Suspend makes use of this delayed disable as it "disables" all
interrupts when preparing the suspend transition. Right before the
system goes into hardware suspend state it checks whether one of the
interrupts which is marked as a wakeup interrupt came in after
disabling it.

Most interrupt chips have a separate register which selects the
interrupts which can wake up the system from suspend, so we don't have
to mask any on the non wakeup interrupts.

But now we have to deal with brilliant designed hardware which lacks
such a wakeup configuration facility. For such hardware it's necessary
to mask all non wakeup interrupts before going into suspend in order
to avoid the wakeup from random interrupts.

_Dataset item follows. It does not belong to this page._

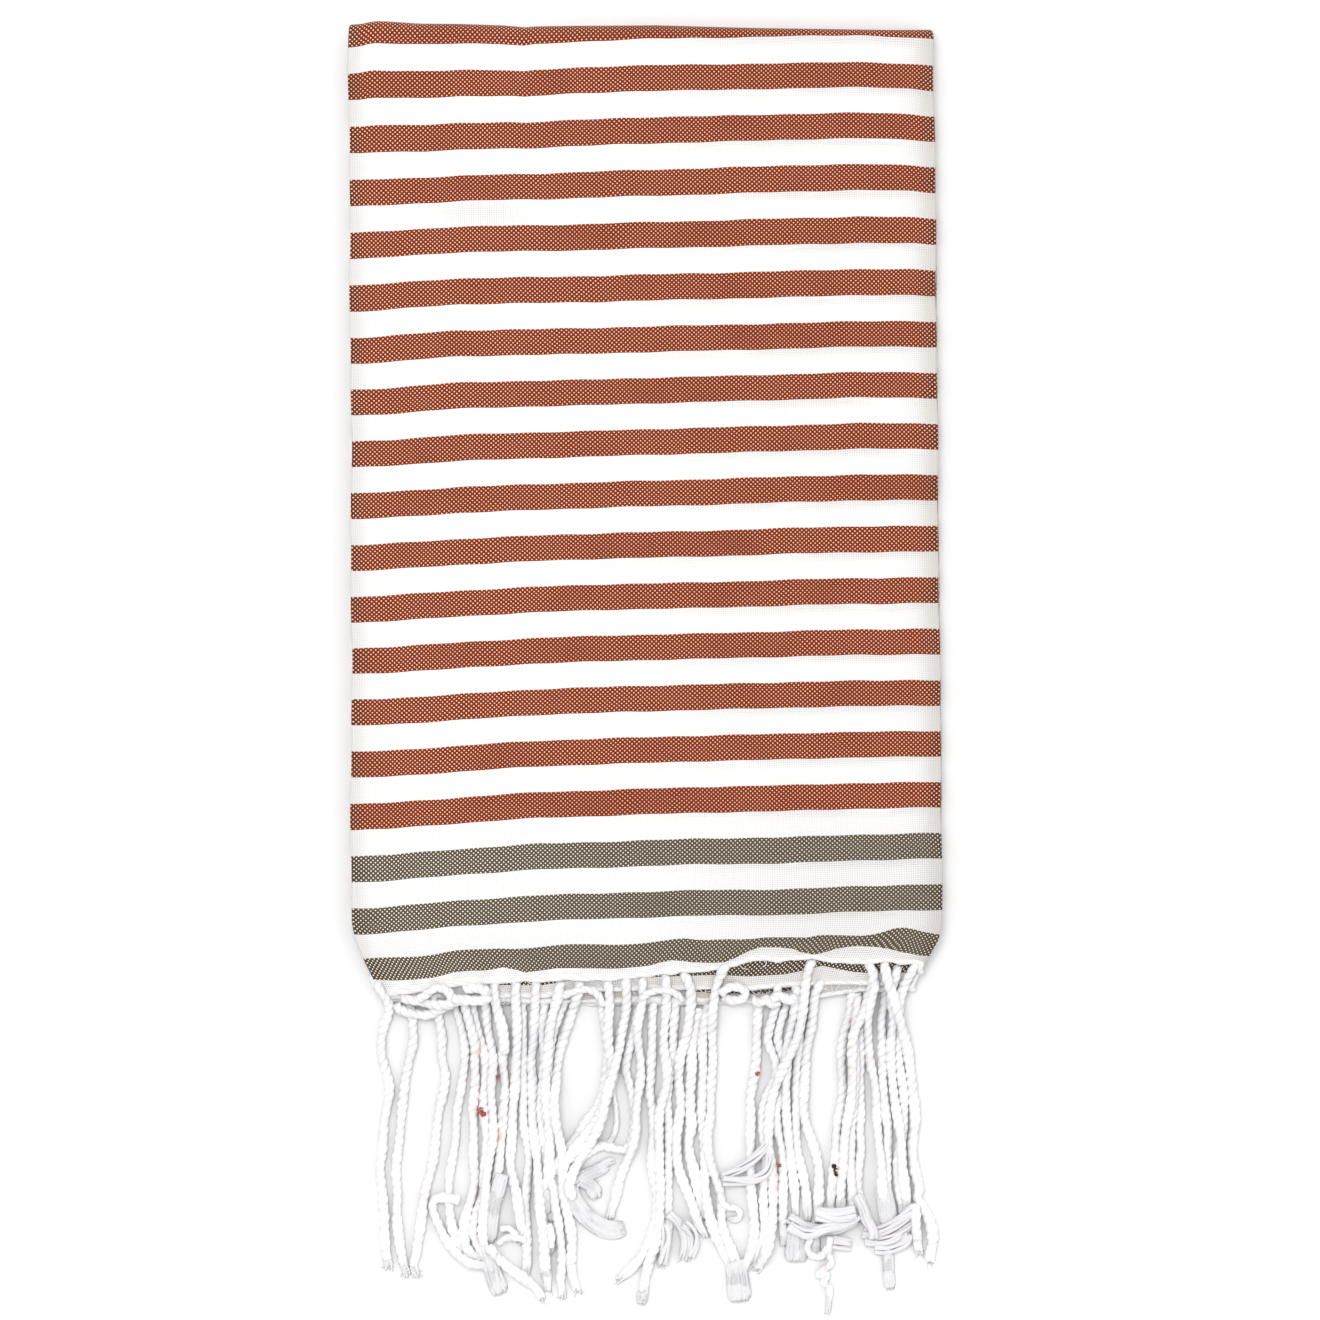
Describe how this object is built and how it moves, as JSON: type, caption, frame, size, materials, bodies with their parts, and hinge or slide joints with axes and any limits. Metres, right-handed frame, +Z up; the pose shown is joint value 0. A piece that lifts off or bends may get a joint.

Rather than working around this in the affected interrupt chip
implementations we can solve this elegant in the core code itself.

Add a flag IRQCHIP_MASK_ON_SUSPEND which can be set by the irq chip
implementation to indicate, that the interrupts which are not selected
as wakeup sources must be masked in the suspend path. Mask them in the
loop which checks the wakeup interrupts pending flag.

Signed-off-by: Thomas Gleixner <tglx@linutronix.de>
Reviewed-by: Abhijeet Dharmapurikar <adharmap@codeaurora.org>
LKML-Reference: <alpine.LFD.2.00.1103112112310.2787@localhost6.localdomain6>

genirq: Add desc->irq_data accessor

We have accessors for all fields in irq_data based on irq_desc, but
not for irq_data itself.

Signed-off-by: Thomas Gleixner <tglx@linutronix.de>

genirq: Add comments to Kconfig switches

Signed-off-by: Thomas Gleixner <tglx@linutronix.de>
Cc: Sam Ravnborg <sam@ravnborg.org>

genirq: Fixup fasteoi handler for oneshot mode

The fasteoi handler must mask the interrupt line in oneshot mode
otherwise we end up with an irq storm.

Signed-off-by: Thomas Gleixner <tglx@linutronix.de>

genirq: Provide forced interrupt threading

Add a commandline parameter "threadirqs" which forces all interrupts except
those marked IRQF_NO_THREAD to run threaded. That's mostly a debug option to
allow retrieving better debug data from crashing interrupt handlers. If
"threadirqs" is not enabled on the kernel command line, then there is no
impact in the interrupt hotpath.

Architecture code needs to select CONFIG_IRQ_FORCED_THREADING after
marking the interrupts which cant be threaded IRQF_NO_THREAD. All
interrupts which have IRQF_TIMER set are implict marked
IRQF_NO_THREAD. Also all PER_CPU interrupts are excluded.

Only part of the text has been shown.